# start of Listed entries

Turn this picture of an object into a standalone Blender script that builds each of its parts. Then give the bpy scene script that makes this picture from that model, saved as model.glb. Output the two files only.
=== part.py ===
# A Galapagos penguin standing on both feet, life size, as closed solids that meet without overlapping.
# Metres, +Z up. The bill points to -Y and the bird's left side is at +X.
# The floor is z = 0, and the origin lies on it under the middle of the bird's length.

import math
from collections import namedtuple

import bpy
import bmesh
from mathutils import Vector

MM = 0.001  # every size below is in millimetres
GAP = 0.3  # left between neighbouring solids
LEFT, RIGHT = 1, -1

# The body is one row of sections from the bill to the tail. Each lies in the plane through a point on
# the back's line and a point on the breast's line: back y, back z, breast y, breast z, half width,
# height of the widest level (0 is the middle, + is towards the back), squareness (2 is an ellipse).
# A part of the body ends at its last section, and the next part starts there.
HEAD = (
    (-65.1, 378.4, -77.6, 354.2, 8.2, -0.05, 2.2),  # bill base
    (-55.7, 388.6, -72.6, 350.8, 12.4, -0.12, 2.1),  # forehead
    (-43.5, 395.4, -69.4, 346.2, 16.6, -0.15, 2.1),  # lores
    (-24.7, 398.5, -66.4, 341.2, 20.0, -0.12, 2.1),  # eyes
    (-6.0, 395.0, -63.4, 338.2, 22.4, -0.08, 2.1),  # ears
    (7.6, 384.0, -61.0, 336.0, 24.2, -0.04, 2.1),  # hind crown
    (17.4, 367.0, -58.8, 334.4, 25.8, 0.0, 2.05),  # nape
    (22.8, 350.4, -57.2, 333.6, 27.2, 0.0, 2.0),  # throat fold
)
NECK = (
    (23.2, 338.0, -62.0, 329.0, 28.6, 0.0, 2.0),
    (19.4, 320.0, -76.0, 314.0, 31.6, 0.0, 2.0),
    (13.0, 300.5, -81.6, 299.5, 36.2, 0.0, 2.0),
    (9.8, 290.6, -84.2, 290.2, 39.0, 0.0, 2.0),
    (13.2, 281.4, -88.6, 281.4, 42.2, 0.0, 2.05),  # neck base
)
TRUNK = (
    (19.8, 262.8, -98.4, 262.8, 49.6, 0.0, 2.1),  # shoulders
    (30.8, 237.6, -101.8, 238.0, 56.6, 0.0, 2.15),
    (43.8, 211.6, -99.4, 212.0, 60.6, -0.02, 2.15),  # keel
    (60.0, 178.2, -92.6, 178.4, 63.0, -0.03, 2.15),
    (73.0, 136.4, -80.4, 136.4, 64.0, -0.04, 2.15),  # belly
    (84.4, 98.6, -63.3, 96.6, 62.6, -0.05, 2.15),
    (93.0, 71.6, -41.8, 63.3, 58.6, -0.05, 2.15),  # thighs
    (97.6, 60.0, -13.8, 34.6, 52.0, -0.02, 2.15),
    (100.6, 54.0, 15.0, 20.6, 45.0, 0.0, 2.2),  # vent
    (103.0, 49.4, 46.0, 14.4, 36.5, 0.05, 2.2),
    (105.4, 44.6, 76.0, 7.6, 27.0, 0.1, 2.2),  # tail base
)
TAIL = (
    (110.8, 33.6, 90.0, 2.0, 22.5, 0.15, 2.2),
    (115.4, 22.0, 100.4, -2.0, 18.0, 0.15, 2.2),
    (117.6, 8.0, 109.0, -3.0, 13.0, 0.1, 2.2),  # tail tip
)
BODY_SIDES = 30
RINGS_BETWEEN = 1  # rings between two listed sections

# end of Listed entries
# start of Listed entries

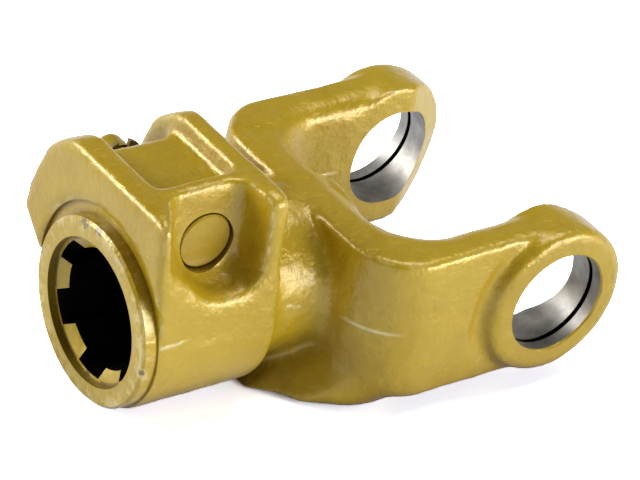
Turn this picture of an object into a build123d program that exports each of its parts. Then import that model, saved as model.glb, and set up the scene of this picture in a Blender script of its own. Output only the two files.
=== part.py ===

# end of Listed entries

## [Requirements]
Output exactly those lines that lie from the line with "Turn this picture of an object into a standalone" through the line with "LEFT, RIGHT = 1, -1", with both of those lines included.

## [Exercise result]
Turn this picture of an object into a standalone Blender script that builds each of its parts. Then give the bpy scene script that makes this picture from that model, saved as model.glb. Output the two files only.
=== part.py ===
# A Galapagos penguin standing on both feet, life size, as closed solids that meet without overlapping.
# Metres, +Z up. The bill points to -Y and the bird's left side is at +X.
# The floor is z = 0, and the origin lies on it under the middle of the bird's length.

import math
from collections import namedtuple

import bpy
import bmesh
from mathutils import Vector

MM = 0.001  # every size below is in millimetres
GAP = 0.3  # left between neighbouring solids
LEFT, RIGHT = 1, -1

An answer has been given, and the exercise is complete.